Wikipedia defines Robo-advisors as “a class of financial adviser that provides portfolio management online with minimal human intervention”.
Besides Charles Schwab, Fidelity and Vanguard rolling them out, we have independent firms leading the way such as Betterment, Wealthfront and Wise Banyan. Forbes has a list of the 7 prominent robo-advisory firms out there.
While algorithms are supposed to be based on traditional portfolio management theory, investors find that products are mostly skewed towards ETFs, probably based on programmed rules.
Singapore has some purportedly online financial advisory firms that may not stand up to scrutiny given their heavy slant to insurance and fund management products which leads us to wonder about the algorithms behind them.
Dissatisfaction with bankers is also prompting regulators worldwide to push for transparency, particularly in the opaque world of OTC products such as bonds, requiring mark-ups to be capped, the details summarised here.
It is especially intimidating to be a private bank or priority client if we consider that there are only potentially 34 million customers in the world with assets > US$ 1 million which would qualify them to be private or at least, priority banking customers (the hurdle is higher for private banks – to own US$ 5 million), according to the latest Credit Suisse World Wealth Report. This means there are only 34 million end customers to sell that bond to if no fund or institution would take them, excluding the 120,000 folks who have US$ 50 million to ensure some form of preferential treatment or have their own personal fund managers?

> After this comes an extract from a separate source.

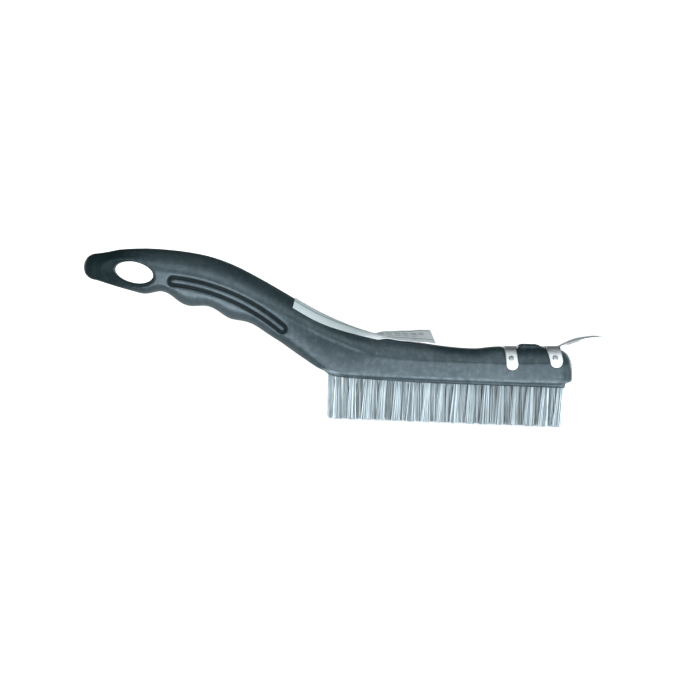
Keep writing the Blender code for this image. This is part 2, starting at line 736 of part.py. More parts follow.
def build_scraper(finish):
    saddle = slab("scraper", saddle_band(), 20.0, "YZ", centre=105.0)
    saddle.transform(seat_shear())
    scraper = place("scraper", saddle, BRUSH_COLLECTION, finish)
    boolean(scraper, saddle_keep(), "INTERSECT")
    blade = cutter("blade", slab("blade", blade_profile(), 20, "XZ"))
    plan = cutter("blade_plan", slab("blade_plan", blade_plan(), 30, "XY", centre=45))
    boolean(blade, plan, "INTERSECT")
    boolean(scraper, blade, "UNION")
    boolean(scraper, pin_hole_cutter(), "DIFFERENCE")
    smooth_shade(scraper)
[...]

Perhaps the Milken moment is part of the growing up process for us. Perhaps we will realise that the duty of care lies within us and not with someone else. Perhaps clients will tire of the fluff and the free mooncakes and peaches from Korea or durian parties. Perhaps they will find hedge funds appealing as my friend did. Perhaps markets will soon have robo-advisors who will not discriminate. And the big PERHAPS for all the Trikomsel bond holders out there, justice will be served.